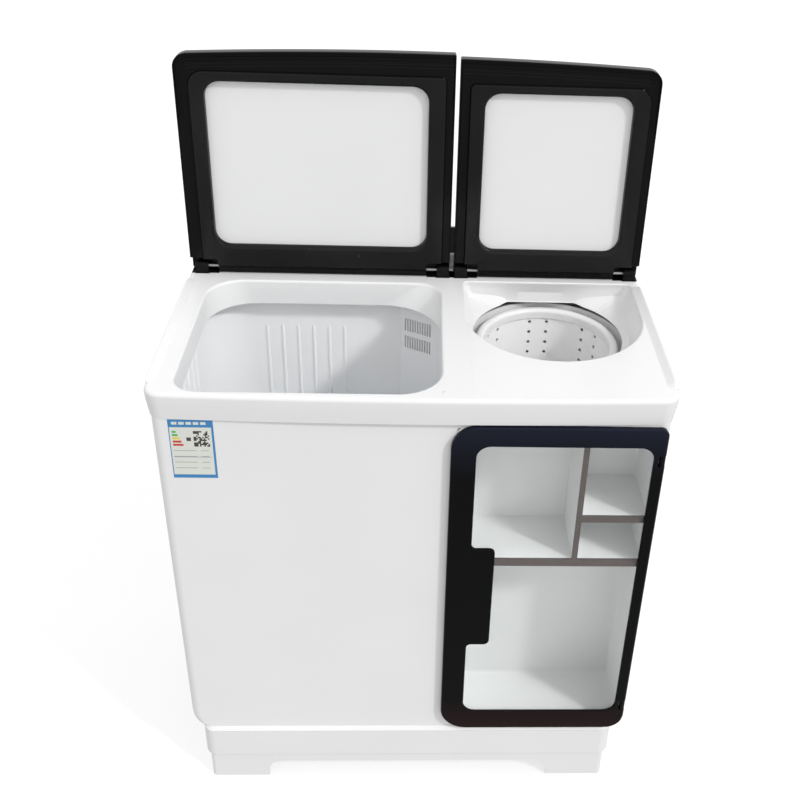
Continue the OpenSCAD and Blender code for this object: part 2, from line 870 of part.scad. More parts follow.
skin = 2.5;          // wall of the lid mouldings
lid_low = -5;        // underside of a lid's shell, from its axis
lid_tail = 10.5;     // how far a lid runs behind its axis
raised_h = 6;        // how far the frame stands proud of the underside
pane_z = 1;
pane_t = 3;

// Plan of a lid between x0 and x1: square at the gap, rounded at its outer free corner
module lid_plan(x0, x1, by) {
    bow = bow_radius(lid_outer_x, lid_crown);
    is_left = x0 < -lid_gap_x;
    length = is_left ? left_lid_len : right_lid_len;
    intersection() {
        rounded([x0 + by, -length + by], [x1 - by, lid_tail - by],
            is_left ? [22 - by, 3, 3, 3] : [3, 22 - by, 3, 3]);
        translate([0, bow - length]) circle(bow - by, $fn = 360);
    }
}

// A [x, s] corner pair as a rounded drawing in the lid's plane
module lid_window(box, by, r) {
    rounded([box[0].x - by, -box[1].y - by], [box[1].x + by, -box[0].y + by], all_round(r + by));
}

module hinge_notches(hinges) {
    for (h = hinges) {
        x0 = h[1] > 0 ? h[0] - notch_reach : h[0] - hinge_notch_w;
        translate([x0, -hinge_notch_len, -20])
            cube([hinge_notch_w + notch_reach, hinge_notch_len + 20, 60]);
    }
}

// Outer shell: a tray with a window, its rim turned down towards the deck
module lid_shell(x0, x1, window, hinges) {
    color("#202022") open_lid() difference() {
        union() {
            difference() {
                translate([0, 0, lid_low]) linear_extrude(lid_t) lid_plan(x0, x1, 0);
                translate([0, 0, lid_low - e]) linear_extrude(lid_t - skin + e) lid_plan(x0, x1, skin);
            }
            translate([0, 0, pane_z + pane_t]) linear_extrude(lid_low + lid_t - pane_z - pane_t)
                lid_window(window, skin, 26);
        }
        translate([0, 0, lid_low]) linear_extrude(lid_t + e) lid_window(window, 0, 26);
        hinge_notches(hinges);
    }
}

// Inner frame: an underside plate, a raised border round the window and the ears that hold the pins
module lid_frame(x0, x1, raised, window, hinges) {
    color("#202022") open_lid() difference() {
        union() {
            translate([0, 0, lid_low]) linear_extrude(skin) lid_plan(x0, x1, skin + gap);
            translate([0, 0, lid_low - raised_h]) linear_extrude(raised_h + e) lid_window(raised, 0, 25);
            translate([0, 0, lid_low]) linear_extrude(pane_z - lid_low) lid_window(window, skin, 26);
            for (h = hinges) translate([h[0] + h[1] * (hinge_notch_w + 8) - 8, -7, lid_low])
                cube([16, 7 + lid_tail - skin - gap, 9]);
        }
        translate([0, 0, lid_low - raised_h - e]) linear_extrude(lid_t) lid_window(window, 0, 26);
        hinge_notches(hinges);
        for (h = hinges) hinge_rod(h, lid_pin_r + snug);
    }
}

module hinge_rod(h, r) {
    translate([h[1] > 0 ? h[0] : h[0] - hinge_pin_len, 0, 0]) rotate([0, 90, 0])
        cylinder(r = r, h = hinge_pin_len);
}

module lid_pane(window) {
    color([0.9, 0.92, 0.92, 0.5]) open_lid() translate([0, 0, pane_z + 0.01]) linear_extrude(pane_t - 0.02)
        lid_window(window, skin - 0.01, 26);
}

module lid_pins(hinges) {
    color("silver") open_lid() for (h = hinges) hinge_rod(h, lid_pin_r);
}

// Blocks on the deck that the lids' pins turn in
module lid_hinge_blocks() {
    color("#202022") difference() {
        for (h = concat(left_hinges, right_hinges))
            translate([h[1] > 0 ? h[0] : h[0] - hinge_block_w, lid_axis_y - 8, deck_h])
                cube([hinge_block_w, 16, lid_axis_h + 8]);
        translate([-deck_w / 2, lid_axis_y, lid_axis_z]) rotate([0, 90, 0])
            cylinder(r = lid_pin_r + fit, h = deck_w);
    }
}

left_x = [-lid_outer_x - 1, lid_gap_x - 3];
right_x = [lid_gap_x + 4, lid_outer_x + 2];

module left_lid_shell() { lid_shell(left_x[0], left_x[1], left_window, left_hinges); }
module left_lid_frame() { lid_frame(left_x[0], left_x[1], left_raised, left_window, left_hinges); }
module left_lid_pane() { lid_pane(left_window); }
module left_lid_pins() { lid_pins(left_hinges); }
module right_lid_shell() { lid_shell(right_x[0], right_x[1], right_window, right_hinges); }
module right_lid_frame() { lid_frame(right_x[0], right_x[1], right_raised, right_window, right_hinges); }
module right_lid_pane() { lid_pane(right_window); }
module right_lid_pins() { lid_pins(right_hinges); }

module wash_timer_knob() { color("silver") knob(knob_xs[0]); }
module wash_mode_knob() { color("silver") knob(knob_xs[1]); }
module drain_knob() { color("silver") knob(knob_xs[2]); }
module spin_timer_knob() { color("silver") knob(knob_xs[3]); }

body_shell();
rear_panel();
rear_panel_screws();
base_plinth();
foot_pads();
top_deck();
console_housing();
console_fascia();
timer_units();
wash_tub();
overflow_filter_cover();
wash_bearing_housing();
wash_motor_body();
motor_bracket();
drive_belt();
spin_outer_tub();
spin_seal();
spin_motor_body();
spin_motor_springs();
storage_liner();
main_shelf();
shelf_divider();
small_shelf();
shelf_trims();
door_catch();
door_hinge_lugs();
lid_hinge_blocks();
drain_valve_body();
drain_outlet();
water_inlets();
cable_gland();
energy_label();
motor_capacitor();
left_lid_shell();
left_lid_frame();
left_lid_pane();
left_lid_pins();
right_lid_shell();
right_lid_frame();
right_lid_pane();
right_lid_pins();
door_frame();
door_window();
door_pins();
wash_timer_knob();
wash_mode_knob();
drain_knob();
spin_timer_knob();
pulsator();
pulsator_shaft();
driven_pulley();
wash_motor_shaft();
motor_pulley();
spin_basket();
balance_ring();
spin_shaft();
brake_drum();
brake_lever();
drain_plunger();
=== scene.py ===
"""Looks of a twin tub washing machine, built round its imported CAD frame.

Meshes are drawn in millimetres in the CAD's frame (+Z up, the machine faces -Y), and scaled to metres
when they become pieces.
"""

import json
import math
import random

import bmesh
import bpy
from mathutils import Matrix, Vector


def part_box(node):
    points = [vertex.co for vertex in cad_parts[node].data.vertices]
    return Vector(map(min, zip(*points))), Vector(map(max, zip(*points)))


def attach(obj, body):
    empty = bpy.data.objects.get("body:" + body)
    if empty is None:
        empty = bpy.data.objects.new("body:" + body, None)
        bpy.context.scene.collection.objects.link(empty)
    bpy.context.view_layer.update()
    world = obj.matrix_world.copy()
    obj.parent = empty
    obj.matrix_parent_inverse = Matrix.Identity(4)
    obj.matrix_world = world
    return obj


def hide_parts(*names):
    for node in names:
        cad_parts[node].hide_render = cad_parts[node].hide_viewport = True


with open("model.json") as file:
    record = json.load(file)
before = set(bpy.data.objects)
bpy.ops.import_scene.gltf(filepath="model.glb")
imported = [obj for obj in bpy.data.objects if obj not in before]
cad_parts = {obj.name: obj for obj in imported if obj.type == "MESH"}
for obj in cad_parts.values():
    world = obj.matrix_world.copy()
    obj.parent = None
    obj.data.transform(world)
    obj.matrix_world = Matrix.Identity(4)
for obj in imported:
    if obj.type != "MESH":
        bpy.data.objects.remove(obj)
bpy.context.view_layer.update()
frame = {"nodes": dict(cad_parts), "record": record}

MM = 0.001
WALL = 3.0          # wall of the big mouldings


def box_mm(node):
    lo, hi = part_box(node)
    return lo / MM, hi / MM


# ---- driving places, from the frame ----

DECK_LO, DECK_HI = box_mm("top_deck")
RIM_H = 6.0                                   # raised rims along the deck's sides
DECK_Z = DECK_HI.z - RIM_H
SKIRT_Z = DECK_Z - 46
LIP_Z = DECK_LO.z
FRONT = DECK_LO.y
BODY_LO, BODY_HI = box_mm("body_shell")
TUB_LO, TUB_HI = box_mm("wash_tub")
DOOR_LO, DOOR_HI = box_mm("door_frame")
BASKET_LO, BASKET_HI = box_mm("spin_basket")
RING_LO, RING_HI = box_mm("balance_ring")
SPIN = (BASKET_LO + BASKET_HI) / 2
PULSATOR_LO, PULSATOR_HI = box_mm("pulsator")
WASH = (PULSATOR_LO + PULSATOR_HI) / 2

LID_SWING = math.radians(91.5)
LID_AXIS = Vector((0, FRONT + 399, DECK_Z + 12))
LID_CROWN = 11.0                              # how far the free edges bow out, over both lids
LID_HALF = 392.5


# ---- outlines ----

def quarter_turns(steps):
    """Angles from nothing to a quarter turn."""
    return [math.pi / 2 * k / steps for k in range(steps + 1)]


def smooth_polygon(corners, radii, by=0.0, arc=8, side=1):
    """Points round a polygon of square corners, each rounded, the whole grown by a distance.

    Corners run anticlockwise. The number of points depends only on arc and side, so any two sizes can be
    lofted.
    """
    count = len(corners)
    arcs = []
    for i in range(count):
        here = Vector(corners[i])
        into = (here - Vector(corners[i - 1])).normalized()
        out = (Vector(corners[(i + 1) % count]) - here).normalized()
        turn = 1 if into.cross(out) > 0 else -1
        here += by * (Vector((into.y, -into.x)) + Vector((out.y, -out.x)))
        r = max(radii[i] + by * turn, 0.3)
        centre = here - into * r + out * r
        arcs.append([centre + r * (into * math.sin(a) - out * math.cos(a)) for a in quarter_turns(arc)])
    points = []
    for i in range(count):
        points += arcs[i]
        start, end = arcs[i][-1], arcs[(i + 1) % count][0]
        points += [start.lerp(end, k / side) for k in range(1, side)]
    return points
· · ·
● WHAT YOU WILL DO
Copy verbatim the line that contains "pulsator();", the line that contains "if empty is", and all lines between them.

● RESPONSE FOR THIS EXERCISE
pulsator();
pulsator_shaft();
driven_pulley();
wash_motor_shaft();
motor_pulley();
spin_basket();
balance_ring();
spin_shaft();
brake_drum();
brake_lever();
drain_plunger();
=== scene.py ===
"""Looks of a twin tub washing machine, built round its imported CAD frame.

Meshes are drawn in millimetres in the CAD's frame (+Z up, the machine faces -Y), and scaled to metres
when they become pieces.
"""

import json
import math
import random

import bmesh
import bpy
from mathutils import Matrix, Vector


def part_box(node):
    points = [vertex.co for vertex in cad_parts[node].data.vertices]
    return Vector(map(min, zip(*points))), Vector(map(max, zip(*points)))


def attach(obj, body):
    empty = bpy.data.objects.get("body:" + body)
    if empty is None:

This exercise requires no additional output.